From the original Brahmanism stemmed 3 more religions. Jainism, Buddhism, and Hinduism. All three of these religions share the same belief in Karma and also reincarnation and the belief that you could be free from the rebirth cycle. The religions really differ when you look at who they worshipped. In Jainism, Jains do not serve a deity but rather believed in a system of ordered laws and had an extremely strict lifestyle. Buddhism formed because of the dislike towards how strict the caste system was with Brahmanism and originally only had Buddha (Siddhartha Gautama) as the sole person to worship until Mahayana Buddhism came along. Mahayana Buddhism incorporated celestial beings. Hinduism is virtually Brahmanism. It sounds like Hinduism was created in order to preserve the original teachings in Brahmanism but it was slightly altered in order to appease people who had abandoned Brahmanism for Jainism or Buddhism.
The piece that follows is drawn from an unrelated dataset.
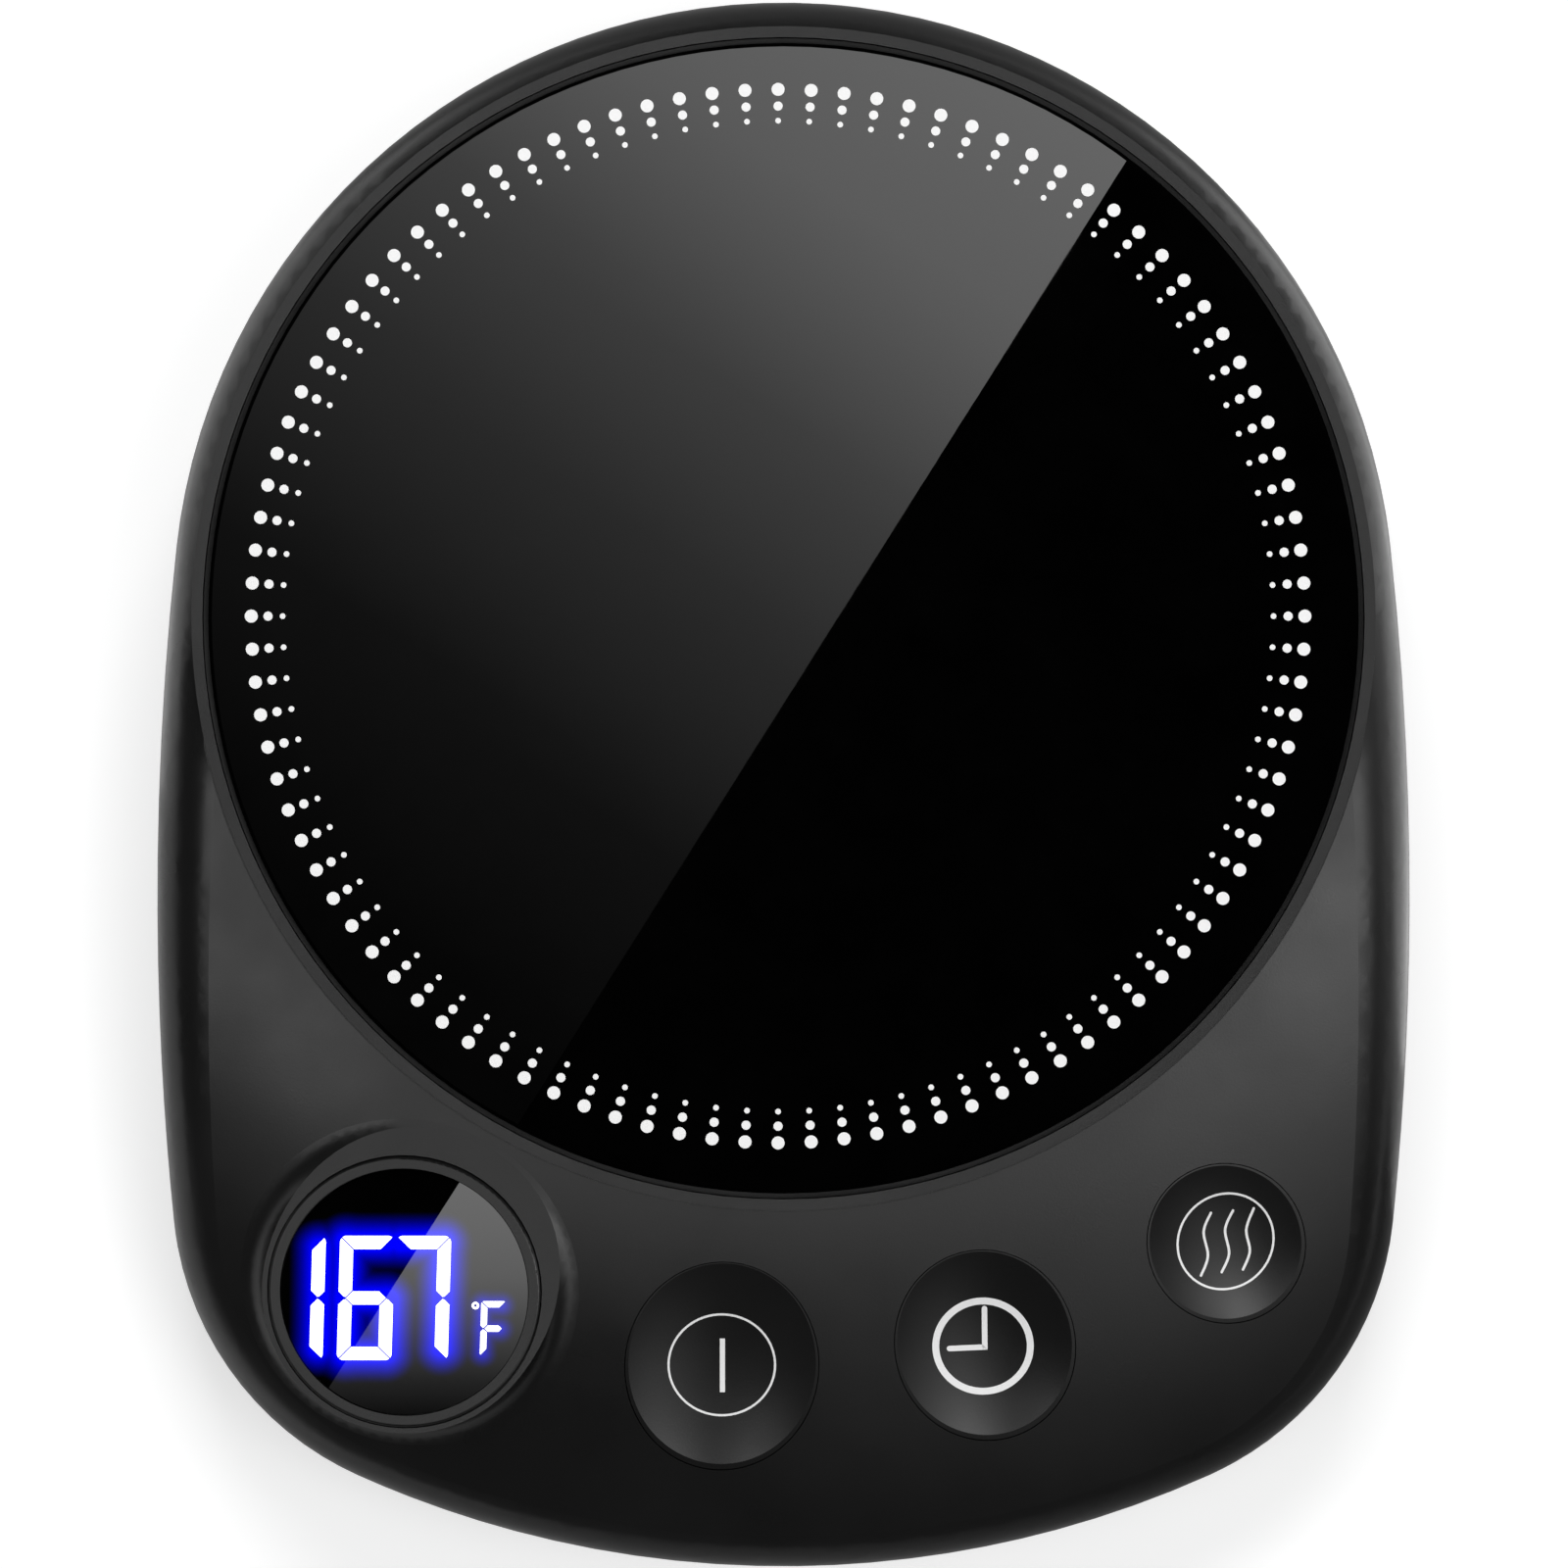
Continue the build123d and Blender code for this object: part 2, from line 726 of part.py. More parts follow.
with BuildPart() as insulation_pad:
    add(plate_disc(pad_bottom, pad_radius, pad_thickness).part)
    with BuildSketch(Plane.XY.offset(pad_bottom)):
        with Locations(plate_axis):
            Circle(sensor_radius + seat_gap)
        with Locations((0, fuse_y)):
            SlotCenterToCenter(2 * lead_window_x, fuse_slot_width)
    extrude(amount=pad_thickness, mode=Mode.SUBTRACT)
save(insulation_pad, "insulation_pad")

with BuildPart() as heater_clamp:
    with BuildSketch(Plane.XY.offset(clamp_bottom)):
        with Locations(plate_axis):
            Circle(clamp_radius)
            for turn in (45, -45):
                SlotCenterToCenter(2 * clamp_screw_radius, 2 * clamp_ear_radius, rotation=turn)
            Circle(sensor_window_radius, mode=Mode.SUBTRACT)
        with Locations(*clamp_screw_places):
            Circle(small_screw_radius + seat_gap, mode=Mode.SUBTRACT)
        with Locations((-lead_window_x, fuse_y), (lead_window_x, fuse_y)):
            Circle(lead_window_radius, mode=Mode.SUBTRACT)
    extrude(amount=clamp_thickness)
save(heater_clamp, "heater_clamp")

with BuildPart() as temperature_sensor:
    with BuildSketch(Plane.XY.offset(pad_bottom)):
        with Locations(plate_axis):
            Circle(sensor_radius)
    extrude(amount=pad_thickness)
    fillet(temperature_sensor.edges().group_by(Axis.Z)[0], sensor_edge)
save(temperature_sensor, "temperature_sensor")

with BuildPart() as thermal_fuse:
    fuse_z = film_bottom - fuse_radius
    tail_length = lead_window_x - heater_wire_radius - fuse_length / 2
    with BuildSketch(Plane((-fuse_length / 2, fuse_y, fuse_z), x_dir=(0, 1, 0), z_dir=(1, 0, 0))):
        Circle(fuse_radius)
    extrude(amount=fuse_length)
    chamfer(thermal_fuse.edges().filter_by(GeomType.CIRCLE), fuse_edge)
    with BuildSketch(Plane((-fuse_length / 2, fuse_y, fuse_z), x_dir=(0, 1, 0), z_dir=(-1, 0, 0))):
        Circle(fuse_tail_radius)
    extrude(amount=tail_length)
    with BuildSketch(Plane((fuse_length / 2, fuse_y, fuse_z), x_dir=(0, 1, 0), z_dir=(1, 0, 0))):
        Circle(fuse_tail_radius)
    extrude(amount=tail_length)
save(thermal_fuse, "thermal_fuse")

# ---- Control board and its parts ----
with BuildPart() as control_board:
    with BuildSketch(Plane.XY.offset(board_bottom)):
        add(case_outline(board_inset))
        with Locations((0, board_rear + case_length / 2)):
            Rectangle(case_width, case_length, mode=Mode.SUBTRACT)
        with Locations(*board_posts):
            Circle(small_screw_radius + seat_gap, mode=Mode.SUBTRACT)
    extrude(amount=board_thickness)
save(control_board, "control_board")

for name, (at, across, along, dish) in buttons.items():
    with BuildPart() as switch:
        with BuildSketch(Plane.XY.offset(board_top)):
            with Locations(at):
                Rectangle(switch_size, switch_size)
        extrude(amount=switch_height)
        with BuildSketch(Plane.XY.offset(plunger_top - plunger_length - button_travel - seat_gap)):
            with Locations(at):
                Circle(plunger_radius + seat_gap)
        extrude(amount=plunger_length, mode=Mode.SUBTRACT)
    save(switch, f"{name}_switch")

    with BuildPart() as plunger:
        with BuildSketch(Plane.XY.offset(plunger_top)):
            with Locations(at):
                Circle(plunger_radius)
        extrude(amount=-plunger_length)
    save(plunger, f"{name}_plunger")

    with BuildPart() as button:
        add(deck_plug(at, across, along, button_rim_drop))
        add(deck_plug(at, across + button_flange, along + button_flange, wall + seat_gap))
        add(case_form(button_depth), mode=Mode.SUBTRACT)
        add(dish_tool(at, across - button_land, along - button_land, dish), mode=Mode.SUBTRACT)
        with BuildSketch(Plane.XY.offset(plunger_top)):
            with Locations(at):
                Circle(stem_radius)
        extrude(amount=deck_place(at)[3] - button_depth - plunger_top)
    save(button, f"{name}_button")


def board_box(at, size, bottom):
    """Box of the given size, centred on a place of the board."""
    with BuildPart() as box:
        with BuildSketch(Plane.XY.offset(bottom)):
            with Locations(at):
                Rectangle(size[0], size[1])
        extrude(amount=size[2])
    return box


connectors = {
    "supply_connector": (supply_connector_x, supply_connector_width),
    "heater_connector": (heater_connector_x, heater_connector_width),
    "sensor_connector": (sensor_connector_x, sensor_connector_width),
}
for name, (x, width) in connectors.items():
    connector_size = (width, connector_depth, connector_height)
    connector = board_box((x, connector_y), connector_size, board_bottom - connector_height)
    save(connector, name)

with BuildPart() as microcontroller:
    add(board_box(controller_at, controller_size, board_top).part)
    with BuildSketch(Plane.XY.offset(board_top)):
        with Locations(controller_at):
            with GridLocations(lead_pitch, controller_size[1] + lead_reach / 2, lead_count, 2):
                Rectangle(lead_width, lead_reach)
    extrude(amount=lead_thickness)
save(microcontroller, "microcontroller")

with BuildPart() as power_transistor:
    add(board_box(transistor_at, transistor_size, board_top).part)
    with BuildSketch(Plane.XY.offset(board_top)):
        with Locations((transistor_at[0], transistor_at[1] + transistor_size[1] / 2)):
            Rectangle(transistor_tab_width, transistor_tab)
    extrude(amount=lead_thickness)
save(power_transistor, "power_transistor")

with BuildPart() as capacitor:
    with BuildSketch(Plane.XY.offset(board_top)):
        with Locations(capacitor_at):
            Circle(capacitor_radius)
    extrude(amount=capacitor_height)
    fillet(capacitor.edges().group_by(Axis.Z)[-1], capacitor_edge)
save(capacitor, "capacitor")

# ---- Display: bezel, lens, segment module with its light bars, board and header ----
with BuildPart() as display_bezel:
    with BuildSketch(display_face):
        Circle(bezel_radius)
        Circle(lens_radius + seat_gap, mode=Mode.SUBTRACT)
    extrude(amount=-bezel_depth)
    rim = display_bezel.faces().sort_by(Axis(display_face.origin, display_face.z_dir))[-1]
    fillet(rim.edges().sort_by(SortBy.RADIUS)[-1], bezel_edge)
save(display_bezel, "display_bezel")

with BuildPart() as display_lens:
    with BuildSketch(display_face.offset(-lens_recess)):
        Circle(lens_radius)
    extrude(amount=-lens_thickness)
save(display_lens, "display_lens")


def leaning(x, y):
    """Point moved to the right with its height, by the slant of the digits."""
    return (x + y * sin(radians(digit_slant)), y)


def leaning_face(*points):
    """Sketch of the closed outline through the points, leaning with the digits."""
    with BuildSketch() as outline:
        with BuildLine():
            Polyline(*[leaning(x, y) for x, y in points], close=True)
        make_face()
    return outline.sketch


def digit_cell(width, height, bar):
    """Seven bars of a digit, mitred at the corners and pointed beside the middle bar."""
    x = width / 2
    y = height / 2
    half_bar = bar / 2
    spine = x - half_bar
    window = x - bar
    with BuildSketch() as cell:
        add(leaning_face((-x, -y), (x, -y), (x, y), (-x, y)))
        fillet(cell.vertices(), digit_corner * bar)
        for low, high in ((half_bar, y - bar), (bar - y, -half_bar)):
            hole = leaning_face((-window, low), (window, low), (window, high), (-window, high))
            add(hole, mode=Mode.SUBTRACT)
        for side in (-1, 1):
            mouth = side * (spine + bar)
            add(leaning_face((side * spine, 0), (mouth, bar), (mouth, -bar)), mode=Mode.SUBTRACT)
            for level in (-1, 1):
                with Locations(leaning(side * spine, level * (y - half_bar))):
                    Rectangle(2 * bar, segment_gap, rotation=45 * side * level, mode=Mode.SUBTRACT)
                with Locations(leaning(side * (spine - half_bar / 2), level * half_bar / 2)):
                    Rectangle(bar, segment_gap, rotation=-45 * side * level, mode=Mode.SUBTRACT)
    return cell.sketch


digit = digit_cell(digit_width, digit_height, digit_bar)
unit = digit_cell(unit_width, unit_height, unit_bar)
right_bars = ShapeList(digit.faces().sort_by(Axis.X)[-2:])
letter_bars = ShapeList(unit.faces().sort_by(Axis.X)[:-2].sort_by(Axis.Y)[1:])

with BuildSketch(display_face.offset(-bezel_depth)) as segment_layout:
    with Locations((hundreds_x, digit_y)):
        add(right_bars)
    with Locations((tens_x, digit_y), (ones_x, digit_y)):
        add(digit)
    with Locations((unit_x, unit_y)):
        add(letter_bars)
    with Locations(degree_at):
        Circle(degree_radius)
        Circle(degree_hole, mode=Mode.SUBTRACT)

with BuildPart() as segment_bars:
    add(segment_layout.sketch)
    extrude(amount=-segment_depth)
save(segment_bars, "segment_bars")

with BuildPart() as display_module:
    with BuildSketch(display_face.offset(-bezel_depth)):
        Circle(module_radius)
    extrude(amount=-module_height)
    add(segment_bars.part, mode=Mode.SUBTRACT)
save(display_module, "display_module")

with BuildPart() as display_board:
    with BuildSketch(display_face.offset(-module_depth)):
        Circle(module_radius)
    extrude(amount=-display_board_thickness)
save(display_board, "display_board")

with BuildPart() as display_header:
    with BuildSketch(Plane.XY.offset(board_top)):
        with Locations(display_at):
            with GridLocations(0, 2 * header_offset, 1, 2):
                Rectangle(header_length, header_width)
    extrude(amount=overall_height)
    split(bisect_by=display_face.offset(-module_depth - display_board_thickness), keep=Keep.BOTTOM)
save(display_header, "display_header")

# ---- Power socket, its centre pin and its sleeve contact ----
socket_face = Plane((0, socket_front, socket_axis_z), x_dir=(1, 0, 0), z_dir=(0, -1, 0))
with BuildPart() as power_socket:
    with BuildSketch(socket_face):
        Rectangle(socket_width, socket_height)
    extrude(amount=socket_depth)
    with BuildSketch(socket_face):
        Circle(barrel_radius)
    extrude(amount=plug_recess_depth + barrel_depth, mode=Mode.SUBTRACT)
    with BuildSketch(socket_face):
        Circle(plug_recess_radius)
    extrude(amount=plug_recess_depth, mode=Mode.SUBTRACT)
    with BuildSketch(socket_face.offset(plug_recess_depth)):
        Circle(pin_radius + fit_gap)
        with Locations((contact_x, 0)):
            Rectangle(contact_thickness + 2 * fit_gap, contact_width + 2 * fit_gap)
    extrude(amount=socket_depth, mode=Mode.SUBTRACT)
save(power_socket, "power_socket")

pin_start = plug_recess_depth + pin_recess
with BuildPart() as socket_pin:
    with BuildSketch(socket_face.offset(pin_start)):
        Circle(pin_radius)
    extrude(amount=socket_depth - pin_start + tag_length)
    fillet(socket_pin.edges().group_by(Axis.Y)[-1], pin_radius / 2)
save(socket_pin, "socket_pin")

with BuildPart() as socket_contact:
    with BuildSketch(socket_face.offset(pin_start)):
        with Locations((contact_x, 0)):
            Rectangle(contact_thickness, contact_width)
    extrude(amount=socket_depth - pin_start + tag_length)
save(socket_contact, "socket_contact")


def wire(points, bends, radius):
    """Round wire along straight legs joined by bends."""
    with BuildPart() as run:
        with BuildLine() as route:
            FilletPolyline(*points, radius=bends)
        start = route.line @ 0
        with BuildSketch(Plane(start, z_dir=route.line % 0)):
            Circle(radius)
        sweep()
    return run.part


# ---- Wires: socket to board, heater to board, sensor to board ----
wire_start_y = socket_back - tag_length
with BuildPart() as supply_leads:
    for side, tag_x in ((-1, 0), (1, contact_x)):
        end_x = supply_connector_x + side * supply_wire_pitch / 2
        add(
            wire(
                [
                    (tag_x, wire_start_y, socket_axis_z),
                    (tag_x, wire_start_y - supply_exit, socket_axis_z),
                    (end_x, wire_end_y + supply_approach, wire_z),
                    (end_x, wire_end_y, wire_z),
                ],
                [route_bend, route_bend],
                supply_wire_radius,
            )
        )
save(supply_leads, "supply_leads")

with BuildPart() as heater_leads:
    for side in (-1, 1):
        end_x = heater_connector_x + side * heater_wire_pitch / 2
        add(
            wire(
                [
                    (side * lead_window_x, fuse_y, film_bottom),
                    (side * lead_window_x, fuse_y, wire_z),
                    (end_x, wire_end_y + heater_approach, wire_z),
                    (end_x, wire_end_y, wire_z),
                ],
                [drop_bend, drop_bend],
                heater_wire_radius,
            )
        )
save(heater_leads, "heater_leads")

with BuildPart() as sensor_leads:
    for side in (-1, 1):
        end_x = sensor_connector_x + side * sensor_wire_pitch / 2
        add(
            wire(
                [
                    (side * sensor_tail_pitch / 2, plate_y, pad_bottom),
                    (side * sensor_tail_pitch / 2, plate_y, wire_z),
                    (end_x, wire_end_y + sensor_approach, wire_z),
                    (end_x, wire_end_y, wire_z),
                ],
                [drop_bend, route_bend],
                sensor_wire_radius,
            )
        )
save(sensor_leads, "sensor_leads")
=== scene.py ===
import json
import math

import bpy
import numpy as np
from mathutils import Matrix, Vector
from mathutils.bvhtree import BVHTree


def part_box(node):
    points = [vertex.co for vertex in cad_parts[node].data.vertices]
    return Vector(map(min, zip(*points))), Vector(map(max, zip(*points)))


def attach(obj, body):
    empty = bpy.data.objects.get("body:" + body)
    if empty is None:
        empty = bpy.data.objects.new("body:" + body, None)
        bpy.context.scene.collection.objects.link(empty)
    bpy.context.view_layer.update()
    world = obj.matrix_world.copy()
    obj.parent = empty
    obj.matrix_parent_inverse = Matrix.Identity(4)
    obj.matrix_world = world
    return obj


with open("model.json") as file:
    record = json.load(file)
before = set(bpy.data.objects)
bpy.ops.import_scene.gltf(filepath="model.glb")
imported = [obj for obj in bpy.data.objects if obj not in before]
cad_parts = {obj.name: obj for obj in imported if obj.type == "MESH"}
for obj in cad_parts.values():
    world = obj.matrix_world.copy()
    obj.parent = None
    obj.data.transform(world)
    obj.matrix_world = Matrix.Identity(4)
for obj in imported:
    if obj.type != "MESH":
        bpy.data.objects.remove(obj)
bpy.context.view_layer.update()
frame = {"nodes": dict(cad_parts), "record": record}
nodes = frame["nodes"]
scene = bpy.context.scene
scene.view_settings.view_transform = "Standard"
MM = 0.001


# ---------------------------------------------------------------- camera
SENSOR = 36.0
CAMERA_HEIGHT = 4.0
FRAME_WIDTH = 150.376 * MM
FRAME_CENTRE = (0.047 * MM, 0.141 * MM)
FOCUS_LEVEL = 16 * MM  # height at which the frame has its width

camera = bpy.data.objects.new("camera", bpy.data.cameras.new("camera"))
scene.collection.objects.link(camera)
camera.location = (*FRAME_CENTRE, CAMERA_HEIGHT)
camera.data.sensor_width = SENSOR
camera.data.lens = SENSOR * (CAMERA_HEIGHT - FOCUS_LEVEL) / FRAME_WIDTH
camera.data.clip_end = 20
scene.camera = camera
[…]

I think these new paths influenced Indian society in several ways. In all of these religions they are predominantly vegetarian. This effects the ecology of that area as well as the health of the population. The social side of things was also effected. For instance, Buddhism preaches equality which made things like education more available to women. Buddhism also rejected the caste system which challenges the social order.
I think there were so many new philosophies coming out during this time for the same reason religion changes today. Religion isnt a one size fits all belief and you cant please everyone. One person believes in science vs another believing in a deity. I think it was merely an attempt at explaining the things that are unexplainable- like the meaning of life.